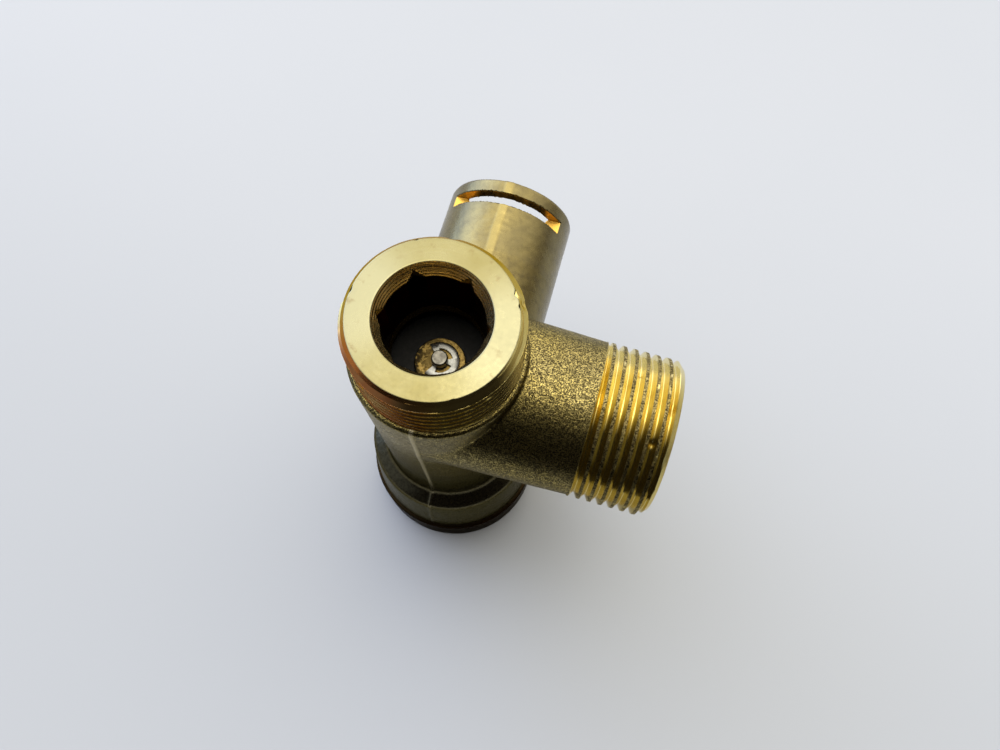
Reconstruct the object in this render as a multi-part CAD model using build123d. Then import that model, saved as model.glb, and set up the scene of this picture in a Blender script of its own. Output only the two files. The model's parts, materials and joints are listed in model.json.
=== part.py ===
from build123d import *
import os
from math import sin, cos, radians, pi, sqrt

# Three-way diverter valve, standing on its actuator end.
# Millimetres.  Origin: centre of the base face, +Z up along the stem.
# The threaded side port looks along +X, the clip socket along +Y.

# ---------------------------------------------------------------- dimensions
# heights along the main axis
H_TOTAL = 90.0            # base face to top port face
COLLAR_Z = 78.0           # where the cast skin ends and the top thread starts
SIDE_Z = 63.15            # axis of the threaded side port
BACK_Z = 42.2             # axis of the clip socket
RIM_Z = 27.2              # crease between the flare and the bell
RING_Z = 11.0             # top of the machined ring at the base

# outer radii
THREAD_R = 13.22          # G 3/4 major radius
FACE_R = 12.12            # sealing face, inside the lead chamfer
COLLAR_R = 14.0
NECK_R = 13.35            # neck at its foot (cast draft up to the collar)
FOOT_Z = 34.5
RIM_R = 16.5
BELL_R = 17.75
RING_R = 18.4
STUB_R = 13.05            # cast side stub
SIDE_LEN = 38.0           # main axis to side port face
SIDE_THREAD = 12.0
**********
▶ [WHAT THE TASK REQUIRES]
Extract the complete listing verbatim.

▶ [REPLY]
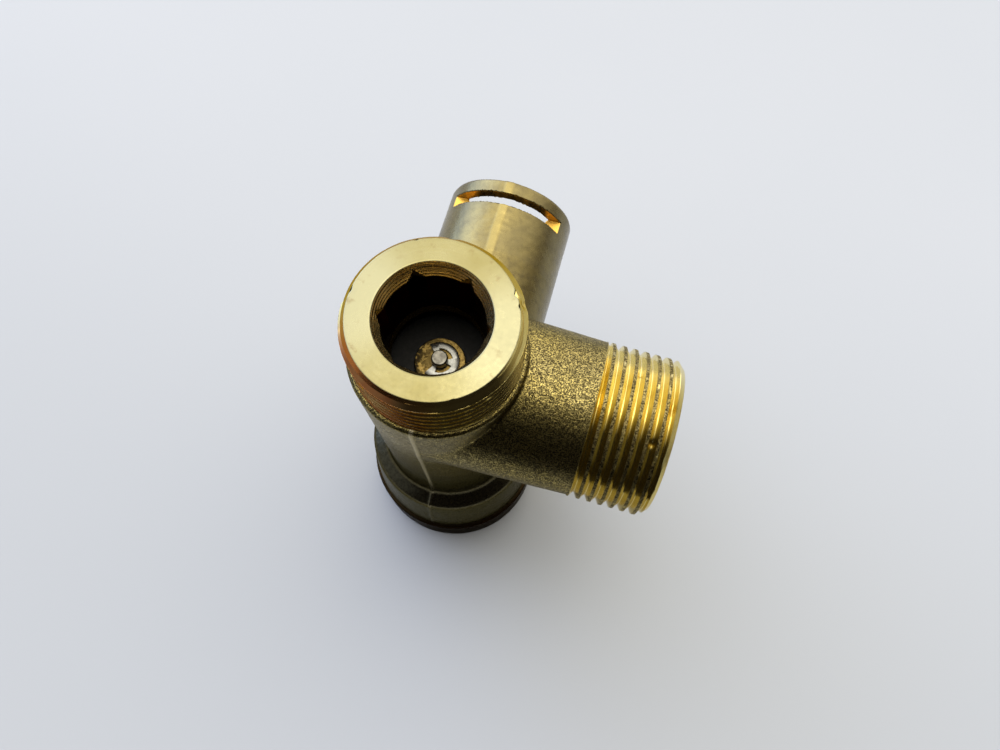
Reconstruct the object in this render as a multi-part CAD model using build123d. Then import that model, saved as model.glb, and set up the scene of this picture in a Blender script of its own. Output only the two files. The model's parts, materials and joints are listed in model.json.
=== part.py ===
from build123d import *
import os
from math import sin, cos, radians, pi, sqrt

# Three-way diverter valve, standing on its actuator end.
# Millimetres.  Origin: centre of the base face, +Z up along the stem.
# The threaded side port looks along +X, the clip socket along +Y.

# ---------------------------------------------------------------- dimensions
# heights along the main axis
H_TOTAL = 90.0            # base face to top port face
COLLAR_Z = 78.0           # where the cast skin ends and the top thread starts
SIDE_Z = 63.15            # axis of the threaded side port
BACK_Z = 42.2             # axis of the clip socket
RIM_Z = 27.2              # crease between the flare and the bell
RING_Z = 11.0             # top of the machined ring at the base

# outer radii
THREAD_R = 13.22          # G 3/4 major radius
FACE_R = 12.12            # sealing face, inside the lead chamfer
COLLAR_R = 14.0
NECK_R = 13.35            # neck at its foot (cast draft up to the collar)
FOOT_Z = 34.5
RIM_R = 16.5
BELL_R = 17.75
RING_R = 18.4
STUB_R = 13.05            # cast side stub
SIDE_LEN = 38.0           # main axis to side port face
SIDE_THREAD = 12.0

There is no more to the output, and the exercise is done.